Compound all of this with Cade McNamara’s throwing mechanics to start this year, and you have a big-time problem. Maybe it’s rust. It’s probably rust, and after back-to-back seasons where he tore an ACL, you’re not going to be sharp.  It seems like Kirk Ferentz believes in the upside, that Cade will shake off this rust and return to some semblance of his former self.

That could happen. I hope this will happen for Cade, the coaches, his teammates, and Iowa fans. However, I remain skeptical.

McNamara seems hesitant to lean into his plant leg on throws.  He is often throwing while fading backward, even if just slightly, and that ‘just slightly’ will lead to underthrown balls and incompletions at best, and interceptions at worst.

Other times, he rushes his mechanics and does not get both feet beneath his center of gravity, which leads to errant throws.

From my very distant seat, it appears that from a health standpoint, he is not all there below the waist, and if that is the case, then he won’t be all there above the shoulders because nobody will know his limitations better than he will.

Again, I sincerely hope that Ferentz will be proven right, and Cade is just shaking the rust off. 

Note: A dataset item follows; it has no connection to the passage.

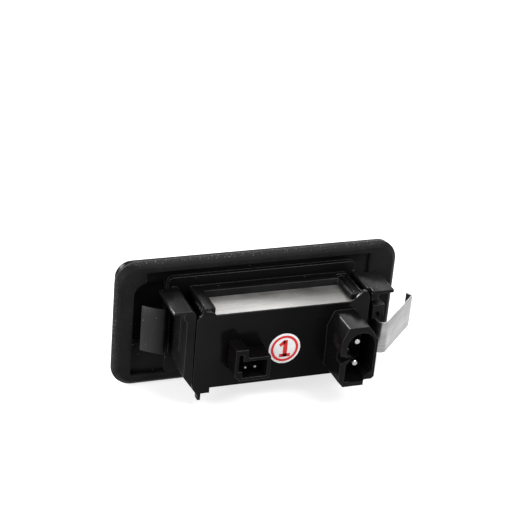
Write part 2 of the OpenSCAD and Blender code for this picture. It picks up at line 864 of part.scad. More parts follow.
module lens() {
    edge = rebate - fit;
    color([0.85, 0.9, 0.95, 0.5]) {
        behind(bezel_front, lens_seat)
            rounded(pan_x0 - edge, pan_x1 + edge, pan_z0 - edge, pan_z1 + edge, 3 - fit);
        behind(bezel_front - lens_crown, bezel_front + sink)
            rounded(pan_x0 + 1, pan_x1 - 1, pan_z0 + 1, pan_z1 - 1, 2);
    }
}

module led_board() {
    color([0.92, 0.92, 0.9])
        difference() {
            behind(-board_back - board_t, -board_back)
                rounded(board_x0, board_x1, board_z0, board_z1, 0.6);
            for (x = [board_x0 + stake_in, board_x1 - stake_in])
                for (z = [board_z0 + stake_in, board_z1 - stake_in])
                    bar(x, z, stake_r + 0.1, -board_back - board_t - over, over);
            for (z = post_z)
                bar(post_x, z, post_r + 0.05, -board_back - board_t - over, over);
        }
}

// One diode: a white package with a round pool of phosphor, numbered along the rows
module led(index) {
    column = index % led_columns;
    row = floor(index / led_columns);
    x0 = board_x0 + led_margin_x;
    z0 = board_z0 + led_margin_z;
    x = x0 + column * (board_x1 - led_margin_x - x0) / (led_columns - 1);
    z = z0 + row * (board_z1 - led_margin_z - z0) / (led_rows - 1);
    front = -board_back - board_t;
    color([0.95, 0.93, 0.75])
        difference() {
            slab(x - led_len / 2, x + led_len / 2, front - led_t, front, z - led_wid / 2, z + led_wid / 2);
            bar(x, z, 0.38 * led_wid, front - led_t - over, front - led_t + 0.2);
        }
}

module driver_board() {
    color([0.1, 0.35, 0.2])
        difference() {
            behind(driver_depth, driver_back)
                rounded(in_x0 + board_edge, in_x1 - board_edge,
                    in_low + snap_t + board_margin, in_top - sink_t - board_margin, 0.6);
            for (z = [plug_z, plug_z - plug_pitch])
                bar(plug_x, z, tail_r + 0.05, driver_depth - over, driver_back + over);
            for (side = [-1, 1])
                bar(link_x + side * link_pitch / 2, link_pin_z, link_pin_r + 0.05,
                    driver_depth - over, driver_back + over);
            for (z = post_z)
                bar(post_x, z, post_r + 0.05, driver_depth - over, driver_back + over);
        }
}

module load_resistor(index) {
    top = in_top - sink_t - board_margin - resistor_margin - resistor_pitch * (index - 1);
    x = link_x + link_half + resistor_gap;
    color([0.15, 0.15, 0.17])
        slab(x, x + resistor_size[0], driver_depth - resistor_size[2], driver_depth,
            top - resistor_size[1], top);
}

module polarity_diode() {
    x = sticker_x + diode_x;
    color(black)
        slab(x, x + diode_size[0], driver_depth - diode_size[2], driver_depth,
            body_mid - diode_size[1] / 2, body_mid + diode_size[1] / 2);
}

module board_post(index) {
    color([0.85, 0.7, 0.35])
        bar(post_x, post_z[index], post_r, -board_back - board_t - 0.4, driver_back + 0.5);
}

// Main pin: a round contact with a thinner tail soldered in the driver board
module main_pin(drop) {
    z = plug_z - drop;
    color([0.85, 0.84, 0.8]) {
        bar(plug_x, z, plug_collar_r, driver_back + 0.3, plug_floor);
        bar(plug_x, z, plug_pin_r, plug_floor - sink, plug_tip - tip_bevel);
        bar(plug_x, z, tail_r, tail_end, driver_back + 0.5);
        translate([plug_x, -plug_tip + tip_bevel, z])
            rotate([90, 0, 0])
                cylinder(r1 = plug_pin_r, r2 = plug_pin_r - tip_bevel, h = tip_bevel);
    }
}

module link_header() {
    w = link_half - link_wall;
    h = link_half_h - link_wall;
    floor_depth = link_back - link_cavity;
    color(black)
        difference() {
            behind(driver_back, link_back)
                link_outline(0);
            behind(floor_depth, link_back + over)
                translate([link_x, link_z])
                    polygon([
                        [-w + 1.4, -h], [w, -h], [w, h], [-w + 1.6, h], [-w + 1.6, h + 2.4],
                        [-w, h + 2.4], [-w, -h + 2.4], [-w + 1.4, -h + 2.4]]);
            for (side = [-1, 1])
                bar(link_x + side * link_pitch / 2, link_pin_z, link_pin_r + 0.02,
                    driver_back - over, floor_depth + over);
        }
}

module link_pin(side) {
    color([0.85, 0.84, 0.8])
        bar(link_x + side * link_pitch / 2, link_pin_z, link_pin_r, driver_depth - 1, link_tip);
}

// One side of the bent sheet, at a distance from its middle: root, bend, free arm and flap
function leaf_side(offset) =
    let (
        end = 270 + spring_angle,
        turn = spring_turn,
        bend = [spring_bend_r, -body_depth - 0.1],
        out = [cos(end), sin(end)],
        ahead = [-sin(end), cos(end)],
        tip = bend + (spring_bend_r - spring_tip_r) * out + spring_arm * ahead,
        flap_out = [cos(end + turn), sin(end + turn)],
        flap_ahead = [-sin(end + turn), cos(end + turn)])
    concat(
        [[-offset, -spring_root]],
        arc(bend, spring_bend_r + offset, 180, end),
        arc(tip, spring_tip_r + offset, end, end + turn),
        [tip + (spring_tip_r + offset) * flap_out + spring_flap * flap_ahead]);

// Steel leaf: a root with a tab in the holder's slot, a tight bend, the free arm and a short flap
module retaining_spring() {
    half = spring_t / 2;
    color([0.78, 0.78, 0.78])
        translate([spring_x, 0, spring_low]) {
            linear_extrude(spring_w)
                polygon(concat(leaf_side(half), reversed(leaf_side(-half))));
            translate([-half, 2 - body_depth, spring_w - sink])
                cube([spring_t, body_depth - 2 - right_plate_front - 3, 2.4 + sink]);
        }
}

module side_sticker() {
    color([0.95, 0.95, 0.95])
        bar(sticker_x, sticker_z, sticker_d / 2, body_depth, body_depth + sticker_t);
}

rubber_seal();
housing();
rear_cover();
heat_sink_plate();
lens();
led_board();
driver_board();
for (i = [1 : led_count])
    led(i - 1);
for (i = [1 : 3])
    load_resistor(i);
polarity_diode();
board_post(0);  // board_post_lower
board_post(1);  // board_post_upper
main_pin(0);  // main_pin_upper
main_pin(plug_pitch);  // main_pin_lower
link_header();
link_pin(-1);  // link_pin_left
link_pin(1);  // link_pin_right
retaining_spring();
side_sticker();
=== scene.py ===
import math

import bmesh
import bpy
from mathutils import Matrix, Vector


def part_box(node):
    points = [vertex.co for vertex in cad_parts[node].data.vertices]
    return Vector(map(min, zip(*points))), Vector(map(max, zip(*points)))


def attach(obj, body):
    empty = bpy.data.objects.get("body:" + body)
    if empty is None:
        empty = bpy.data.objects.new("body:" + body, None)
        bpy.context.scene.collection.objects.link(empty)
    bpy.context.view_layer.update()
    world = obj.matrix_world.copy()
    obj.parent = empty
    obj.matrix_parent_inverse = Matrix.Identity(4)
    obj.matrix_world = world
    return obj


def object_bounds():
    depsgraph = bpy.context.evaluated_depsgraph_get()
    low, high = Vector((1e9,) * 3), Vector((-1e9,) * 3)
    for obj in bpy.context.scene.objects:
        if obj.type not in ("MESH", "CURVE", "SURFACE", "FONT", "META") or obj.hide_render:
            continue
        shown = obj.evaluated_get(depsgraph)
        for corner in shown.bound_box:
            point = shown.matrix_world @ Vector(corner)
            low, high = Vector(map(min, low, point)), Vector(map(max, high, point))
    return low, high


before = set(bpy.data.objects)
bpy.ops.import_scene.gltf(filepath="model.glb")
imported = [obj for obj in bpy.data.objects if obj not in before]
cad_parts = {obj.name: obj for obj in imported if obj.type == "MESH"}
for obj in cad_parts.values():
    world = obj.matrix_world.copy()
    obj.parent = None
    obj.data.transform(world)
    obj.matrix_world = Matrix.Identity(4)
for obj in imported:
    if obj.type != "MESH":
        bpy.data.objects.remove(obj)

cad_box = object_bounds()

MM = 0.001

# Camera, where the photograph was taken from
CAMERA_PLACE = Vector((-177.6, -425.6, 270.4)) * MM
CAMERA_AZIMUTH = math.radians(-22.36)
CAMERA_ELEVATION = math.radians(26.1)
CAMERA_ROLL = math.radians(5.12)
CAMERA_LENS = 109
CAMERA_SENSOR = 36
CAMERA_NEAR = 0.01

# The floor's size and drop below the part, its own colour, what is added to it for rays that
# look at it, and the world's light
FLOOR_SIZE = 6
FLOOR_DROP = 0.1 * MM
FLOOR_TONE = 0.42
FLOOR_LIFT = 0.71
WORLD_LIGHT = 0.45

# Softboxes: name, place in metres, width and height, and power in watts
SOFTBOXES = [
    ("softbox_key", (0.3, -0.42, 0.74), (0.42, 0.42), 6.0),
    ("softbox_left", (-0.85, -0.28, 0.32), (0.5, 0.5), 8.0),
    ("softbox_back", (0.25, 0.6, 0.5), (0.5, 0.35), 2.0),
    ("rim_left", (-0.4, 0.66, 0.4), (0.2, 0.32), 14.0),
]

# Gloss of black plastic and of rubber, against 0.5 for clear glass
BLACK_GLOSS = 0.055
RUBBER_GLOSS = 0.045

# Where dust starts to cling to the seal and where it is full, from its outer edge
DUSTY_RIM = (1.2 * MM, 0.2 * MM)

# Dullness of the rear cover: the flat face that has it, how far out from that face it is gone
# and is whole, and where along the lamp it starts and is full, and starts to end and is gone
COVER_FACE = -17.5 * MM
COVER_FADE = (0.8 * MM, 0.2 * MM)
COVER_DULL = (-26 * MM, 14 * MM)
COVER_BRIGHT = (21 * MM, 25 * MM)

# Burnish of the tongue: where it is full and where it ends, along the lamp and towards the lens
TONGUE_RUB = (-42 * MM, -35.6 * MM)
TONGUE_OUT = (-1.6 * MM, -1.0 * MM)

# Painted shade and lower gloss in the recess round the housing's body: where they start and are
# full towards the lens, where they start to end and end at the right, and where they start and are full
# on the way up
RECESS_IN = (-4.5 * MM, -2.5 * MM)
RECESS_END = (30 * MM, 33 * MM)
RECESS_LOW = (8 * MM, 17 * MM)

# Edges of the mouldings, as a cut steel tool leaves them, of rubber, of metal parts and of the
# link's pins, and how many steps round one
MOULD_EDGE = 0.12 * MM
RUBBER_EDGE = 0.4 * MM
FINE_EDGE = 0.05 * MM
PIN_TIP = 0.2 * MM
EDGE_STEPS = 2

# Points closer than this are one, faces flatter than this are one, and sharper edges are rounded
WELD_GAP = 0.002 * MM
FLAT_ANGLE = math.radians(0.5)
SHARP_ANGLE = math.radians(32)


def socket(tree, name, kind, in_out, value=None):
    """Adds a named input or output to a shader group."""
    made = tree.interface.new_socket(name=name, in_out=in_out, socket_type=kind)
    if value is not None:
        made.default_value = value


def grey(value):
    """An opaque grey."""
    return (value, value, value, 1)


def put(tree, kind, inputs=None, **settings):
    """Adds a node, sets its attributes and fills its inputs with values or links."""
    made = tree.nodes.new(kind)
    for name, value in settings.items():
        setattr(made, name, value)
    for name, value in (inputs or {}).items():
        if isinstance(value, bpy.types.NodeSocket):
            tree.links.new(value, made.inputs[name])
        else:
            made.inputs[name].default_value = value
    return made


def maths(tree, operation, *values):
    """A Math node's result, from values or links."""
    made = put(tree, "ShaderNodeMath", dict(enumerate(values)), operation=operation)
    return made.outputs[0]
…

But after the last three-plus seasons of atrocious quarterback play, can I be blamed for my skepticism? Or more recently to be fair to this season, McNamara has played 12 quarters of football.  I probably wouldn’t give him a good grade in half of them, per perhaps even eight of  of the 12…and the four came against Illinois State and Troy.

This leads to a final question: if not Cade, then who?  The answer may be more unsettling than the bird in the hand.

Expect to see a myriad of blitzes the rest of the way, but then again, that’s what I would have been doing to Iowa for much of the past five years.